I think it was around 10:30 when I set off. The day was sunny and somewhat hot. The wind was chaotic and I found that it alternated being a help or a hindrance. The highly settled lands near North Sydney gave way to forests. After crossing a bridge over Great Bras D'Or, I was greeted by a sign saying I was facing Kelly's Mountain and a gain of 240 m in 7 km! I took a picture of the sign then settled in for the grind. When I got to the top, there was a sign saying I had done it. So I took a picture of it. I then had the notion to look at the times the pictures had been taken. The climb had taken me forty minutes.

Once on the other side, I turned off for Englishtown where I visited the Giant MacAskill Museum and caught a very short ferry ride resulting in a 20+ km short cut. I wasn't the only cyclist to use it as I passed a couple going the other way.

And so I came to the Cabot Trail. I wasn't sure what I expected from this section but it sure was this. The region seems to have gone through depopulation leaving hamlets that are little more than names on a map and forlorn churches some of which have found new life housing arts and craft stores which seem to be the major form of commerce in these parts. I can't quite get my head around the sheer number of them compared to the few places to eat (three) and the single gas station which claims to be a general store but isn't really that I have seen in the thirty or so kilometres I have seen of the trail. It feels weird.

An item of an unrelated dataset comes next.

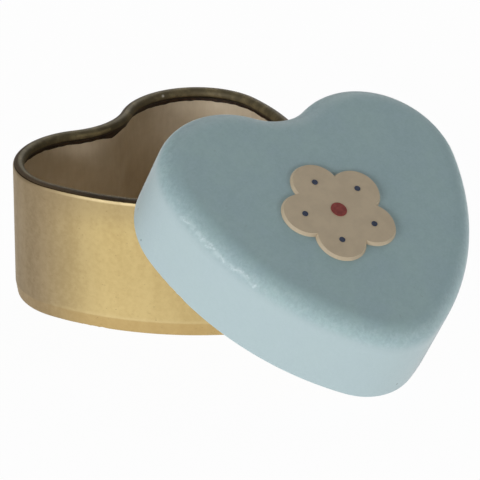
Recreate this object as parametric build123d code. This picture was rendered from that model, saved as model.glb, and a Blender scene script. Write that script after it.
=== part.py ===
from build123d import *

import math
import os
from collections import namedtuple

# A small keepsake tin shaped like a heart, with its lid taken off.
# The lid stands on its point in front of the tin and leans on the tin's rim.
# Lengths are in millimetres and angles in degrees.
# The origin is the centre of the tin's underside and up is +Z.
# The heart's point looks toward -Y and its cleft toward +Y.

# Sheet metal that the tin and the lid are drawn from
SHEET = 0.3

# Outline of the lid's outside, six arcs that meet without a corner
LID_WIDTH = 60.0
LOBE_RADIUS = 16.1
TIP_RADIUS = 12.6
SIDE_RADIUS = 51.2
CLEFT_RADIUS = 10.6
LOBES_TO_TIP = 27.0

# Drawn depths, drawn corners and curled edges
TIN_HEIGHT = 26.5
TIN_CORNER = 0.8
TIN_CURL = 1.05
LID_HEIGHT = 17.5
LID_SHOULDER = 4.2
LID_CURL = 0.65
CURL_TURN = 285.0

# The tin's wall leans in a little below a crease near the floor
CREASE_HEIGHT = 2.8
CREASE_LEAN = 9.0

# Room between the lid's curled edge and the tin's wall when the lid is on
CLOSING_GAP = 0.35

# Flower pressed up in the middle of the lid
PETALS = 5
PETAL_RADIUS = 4.3
PETAL_REACH = 6.3
FLOWER_MIDDLE_RADIUS = 5.2
FLOWER_HEIGHT = 0.5
FLOWER_SLOPE = 0.35
FLOWER_TURN = 14.0
FLOWER_ASIDE = -1.0
FLOWER_BACK = 0.8

# Enamel on the flower
ENAMEL = 0.1
CENTRE_SPOT_RADIUS = 1.5
PETAL_DOT_RADIUS = 0.55
PETAL_DOT_REACH = 6.8

# How the lid leans: where its point stands, and how it is turned and rolled
POINT_ASIDE = -10.5
POINT_FORWARD = 56.2
LEAN_TURN = -17.6
LEAN_ROLL = 3.7
STEEPEST_LEAN = 40.0
LEAN_STEP = 1.0
FINEST_LEAN_STEP = 0.001

# Room between the leaning lid's curled edge and the tin's rim
LEAN_GAP = 0.3

Bend = namedtuple("Bend", "centre radius side start sweep")


def direction(origin, target):
    """Angle of the line from one point to another."""
    return math.degrees(math.atan2(target.Y - origin.Y, target.X - origin.X))


def side_centre(lobe, tip):
    """Centre of the long side arc, from its distances to the lobe's and the tip's centres."""
    to_tip = SIDE_RADIUS - TIP_RADIUS
    to_lobe = SIDE_RADIUS - LOBE_RADIUS
    span = lobe - tip
    along = (to_tip**2 - to_lobe**2 + span.length**2) / (2 * span.length)
    across = math.sqrt(to_tip**2 - along**2)
    unit = span.normalized()
    return tip + unit * along + Vector(-unit.Y, unit.X) * across


def mirrored(bend):
    """The same arc on the heart's other side."""
    centre = Vector(-bend.centre.X, bend.centre.Y)
    return bend._replace(centre=centre, start=180 - bend.start - bend.sweep)


def heart_bends():
    """The six arcs of the lid's outside; side is -1 for the cleft, which bends the other way."""
    middle = (LOBE_RADIUS - LOBES_TO_TIP - TIP_RADIUS) / 2
    lobe_x = LID_WIDTH / 2 - LOBE_RADIUS
    cleft_y = math.sqrt((CLEFT_RADIUS + LOBE_RADIUS) ** 2 - lobe_x**2)
    lobe = Vector(lobe_x, -middle)
    tip = Vector(0, -LOBES_TO_TIP - middle)
    cleft = Vector(0, cleft_y - middle)
    side = side_centre(lobe, tip)
    tip_end = direction(side, tip)
    side_end = direction(side, lobe)
    lobe_end = direction(lobe, cleft)
    tip_bend = Bend(tip, TIP_RADIUS, 1, -180 - tip_end, 2 * tip_end + 180)
    side_bend = Bend(side, SIDE_RADIUS, 1, tip_end, side_end - tip_end)
    lobe_bend = Bend(lobe, LOBE_RADIUS, 1, side_end, lobe_end - side_end)
    cleft_bend = Bend(cleft, CLEFT_RADIUS, -1, -lobe_end, 2 * lobe_end - 180)
    return [
        tip_bend,
        side_bend,
        lobe_bend,
        cleft_bend,
        mirrored(lobe_bend),
        mirrored(side_bend),
    ]


def heart_edges(inset):
    """The heart's outline as arcs, moved inward by inset."""
    edges = []
    for bend in heart_bends():
        radius = bend.radius - bend.side * inset
        edges.append(CenterArc(bend.centre, radius, bend.start, bend.sweep))
    return edges


def drawn_section(radius, side, height, corner, curl, crease, lean):
    """Cut through the sheet from the flat panel to the curled edge, on the XZ plane.

    The wall stands at radius from the axis; side is 1 if the panel lies toward the axis.
    Below the crease the wall leans inward. Without a lean it has no crease.
    """

    def at(inset, level):
        return Vector(radius - side * inset, 0, level)

    def turn(centre_inset, centre_level, reach, first, last):
        points = []
        for angle in (first, (first + last) / 2, last):
            inset = centre_inset + reach * math.cos(math.radians(angle))
            level = centre_level + reach * math.sin(math.radians(angle))
            points.append(at(inset, level))
        return ThreePointArc(*points)

    curl_end = 180 - CURL_TURN
    curl_level = height - curl
    corner_inset = corner_centre_inset(corner, crease, lean)
    inner_crease = crease + SHEET * math.tan(math.radians(lean / 2))
    outer_corner = turn(corner_inset, corner, corner, 270, 180 + lean)
    outer_curl = turn(curl, curl_level, curl, 180, curl_end)
    inner_curl = turn(curl, curl_level, curl - SHEET, curl_end, 180)
    inner_corner = turn(corner_inset, corner, corner - SHEET, 180 + lean, 270)
    outer_wall = [outer_corner @ 1, outer_curl @ 0]
    inner_wall = [inner_curl @ 1, inner_corner @ 0]
    if lean > 0:
        outer_wall.insert(1, at(0, crease))
        inner_wall.insert(1, at(SHEET, inner_crease))
    edges = [
        outer_corner,
        Polyline(*outer_wall),
        outer_curl,
        Line(outer_curl @ 1, inner_curl @ 0),
        inner_curl,
        Polyline(*inner_wall),
        inner_corner,
        Line(inner_corner @ 1, outer_corner @ 0),
    ]
    return make_face(edges)


def corner_centre_inset(corner, crease, lean):
    """How far inside the wall the drawn corner's centre lies."""
    slope = math.radians(lean)
    return (crease - corner) * math.tan(slope) + corner / math.cos(slope)


def drawn_cup(inset, height, corner, curl, crease=0, lean=0):
    """A heart-shaped cup of sheet metal with an edge curled inward, its panel on z = 0."""
    panel_inset = inset + corner_centre_inset(corner, crease, lean)
    cup = extrude(make_face(heart_edges(panel_inset)), SHEET)
    for bend in heart_bends():
        radius = bend.radius - bend.side * inset
        section = drawn_section(radius, bend.side, height, corner, curl, crease, lean)
        wall = revolve(section, Axis.Z, bend.sweep)
        cup += Pos(bend.centre) * Rot(0, 0, bend.start) * wall
    return cup


def wall_gap():
    """How far the tin's outside lies inside the lid's outside."""
    return 2 * LID_CURL + CLOSING_GAP


def tin_body():
    """The tin, standing on the floor."""
    return drawn_cup(wall_gap(), TIN_HEIGHT, TIN_CORNER, TIN_CURL, CREASE_HEIGHT, CREASE_LEAN)


def on_flower(reach, angle):
    """A place on the lid's top, measured from the flower's middle."""
    middle = Pos(FLOWER_ASIDE, FLOWER_BACK)
    return middle * Rot(0, 0, FLOWER_TURN + angle) * Pos(0, reach)


def flower_mound(margin, height):
    """A disc and petals with sloping sides, spread by margin."""

    def mound(radius):
        top = radius + margin
        return Cone(top + FLOWER_SLOPE, top, height, align=(Align.CENTER, Align.CENTER, Align.MIN))

    flower = on_flower(0, 0) * mound(FLOWER_MIDDLE_RADIUS)
    for petal in range(PETALS):
        flower += on_flower(PETAL_REACH, petal * 360 / PETALS) * mound(PETAL_RADIUS)
    return flower


def lid_shell():
    """The lid, level, with its curled edge on z = 0 and the flower pressed up."""
    cup = drawn_cup(0, LID_HEIGHT, LID_SHOULDER, LID_CURL)
    raised = Pos(0, 0, LID_HEIGHT) * flower_mound(0, FLOWER_HEIGHT)
    hollow = Pos(0, 0, -SHEET) * raised
    return Pos(0, 0, LID_HEIGHT) * Rot(0, 180, 0) * cup + raised - hollow


def flower_enamel():
    """Pale coat over the flower's top and sloping sides."""
    coat = flower_mound(ENAMEL, FLOWER_HEIGHT + ENAMEL)
    return Pos(0, 0, LID_HEIGHT) * (coat - flower_mound(0, FLOWER_HEIGHT))


def enamel_spot(radius):
    """A thin round spot of enamel, lying on the flower's coat."""
    level = LID_HEIGHT + FLOWER_HEIGHT + ENAMEL
    spot = Cylinder(radius, ENAMEL, align=(Align.CENTER, Align.CENTER, Align.MIN))
    return Pos(0, 0, level) * spot


def flower_centre_enamel():
    """The spot in the middle of the flower."""
    return on_flower(0, 0) * enamel_spot(CENTRE_SPOT_RADIUS)


def petal_dots_enamel():
    """One small dot on each petal."""
    dots = []
    for petal in range(PETALS):
        place = on_flower(PETAL_DOT_REACH, petal * 360 / PETALS)
        dots.append(place * enamel_spot(PETAL_DOT_RADIUS))
    return Compound(children=dots)


def leaning(lean):
    """The leaning lid's place at the given lean, before it is lowered to the floor."""
    point_to_centre = (LOBE_RADIUS + LOBES_TO_TIP + TIP_RADIUS) / 2
    stand = Pos(POINT_ASIDE, -POINT_FORWARD) * Rot(0, 0, LEAN_TURN)
    return stand * Rot(lean, 0, 0) * Rot(0, LEAN_ROLL, 0) * Pos(0, point_to_centre)


def on_the_floor(lean):
    """The leaning lid's place at the given lean, with its point on the floor."""
    curl_line = leaning(lean) * Pos(0, 0, LID_CURL) * Wire(heart_edges(LID_CURL))
    lowest = curl_line.bounding_box().min.Z - LID_CURL
    return Pos(0, 0, -lowest) * leaning(lean)


def edge_to_rim(lean):
    """Room between the lid's curled edge and the tin's rim at the given lean."""
    lid_line = on_the_floor(lean) * Pos(0, 0, LID_CURL) * Wire(heart_edges(LID_CURL))
    rim_line = Pos(0, 0, TIN_HEIGHT - TIN_CURL) * Wire(heart_edges(wall_gap() + TIN_CURL))
    return lid_line.distance_to(rim_line) - LID_CURL - TIN_CURL


def lid_place():
    """The lid let down on its point until its edge lies just off the rim."""
    lean = STEEPEST_LEAN
    step = LEAN_STEP
    while step > FINEST_LEAN_STEP:
        if edge_to_rim(lean - step) >= LEAN_GAP:
            lean -= step
        else:
            step /= 2
    return on_the_floor(lean)


def main():
    place = lid_place()
    nodes = {
        "tin_body": tin_body(),
        "lid_shell": place * lid_shell(),
        "flower_enamel": place * flower_enamel(),
        "flower_centre_enamel": place * flower_centre_enamel(),
        "petal_dots_enamel": place * petal_dots_enamel(),
    }
    os.makedirs("parts", exist_ok=True)
    for name, solid in nodes.items():
        export_step(solid, f"parts/{name}.step")


main()
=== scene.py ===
import math
from collections import namedtuple

import bpy
import numpy as np
from mathutils import Matrix, Vector
from mathutils.bvhtree import BVHTree


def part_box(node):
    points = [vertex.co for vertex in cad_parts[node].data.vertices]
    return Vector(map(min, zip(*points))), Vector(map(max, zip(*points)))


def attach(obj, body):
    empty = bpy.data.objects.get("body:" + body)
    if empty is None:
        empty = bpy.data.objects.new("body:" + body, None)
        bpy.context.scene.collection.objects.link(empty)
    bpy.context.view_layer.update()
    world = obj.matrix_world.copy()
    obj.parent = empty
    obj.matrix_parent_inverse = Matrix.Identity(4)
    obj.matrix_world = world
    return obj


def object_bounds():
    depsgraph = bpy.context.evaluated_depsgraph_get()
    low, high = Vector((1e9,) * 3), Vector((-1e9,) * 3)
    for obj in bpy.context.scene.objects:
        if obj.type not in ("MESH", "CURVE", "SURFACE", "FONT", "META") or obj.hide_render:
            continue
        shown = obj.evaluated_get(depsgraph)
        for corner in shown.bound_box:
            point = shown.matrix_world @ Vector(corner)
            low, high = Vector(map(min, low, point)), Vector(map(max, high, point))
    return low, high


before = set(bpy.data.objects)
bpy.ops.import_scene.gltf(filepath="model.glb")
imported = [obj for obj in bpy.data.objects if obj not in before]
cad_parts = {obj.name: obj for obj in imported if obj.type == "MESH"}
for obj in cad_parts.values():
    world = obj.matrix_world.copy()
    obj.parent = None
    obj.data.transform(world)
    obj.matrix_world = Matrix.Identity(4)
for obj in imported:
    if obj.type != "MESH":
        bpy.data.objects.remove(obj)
CAD_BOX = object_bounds()

# Looks of the heart-shaped keepsake tin: gold lacquer outside, a dark curled rim, pale blue
# paint on the leaning lid, and a cream flower on it. Lengths are in metres.

MM = 0.001

# The photograph's camera, around the frame's origin; the sensor is in millimetres
PHOTO_SIDE = 480
SENSOR = 36.0
AZIMUTH = -47.073
ELEVATION = 24.754
DISTANCE = 0.79612
PIXELS_PER_METRE = 5371.1
ORIGIN_PIXEL_X = 191.212
ORIGIN_PIXEL_Y = 284.372

# Sizes of the sheet metal, as the solids have them
TIN_CURL = 1.05 * MM
TIN_CREASE = 2.8 * MM
LID_CURL = 0.65 * MM

# How a face has to lie to be taken as wall, as skirt or as inside
WALL_FACING = 0.3
SKIRT_FACING = 0.1
INSIDE_RISE = 0.9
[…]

Sort of like all the antique stores on Notre-Dame East of Atwater. (One of eateries was the Dancing Moose Café where I got some ice cream.)

What is also weird is that I inadvertently dodged a huge bullet today having managed more or less by accident to secure lodgings at just about the last place before the hill at Cape Smokey without knowing it! I would have been wreck if I'd had to do it this afternoon!

I have just had the thought that last time I arrived in Nova Scotia it was also by bike and ferry.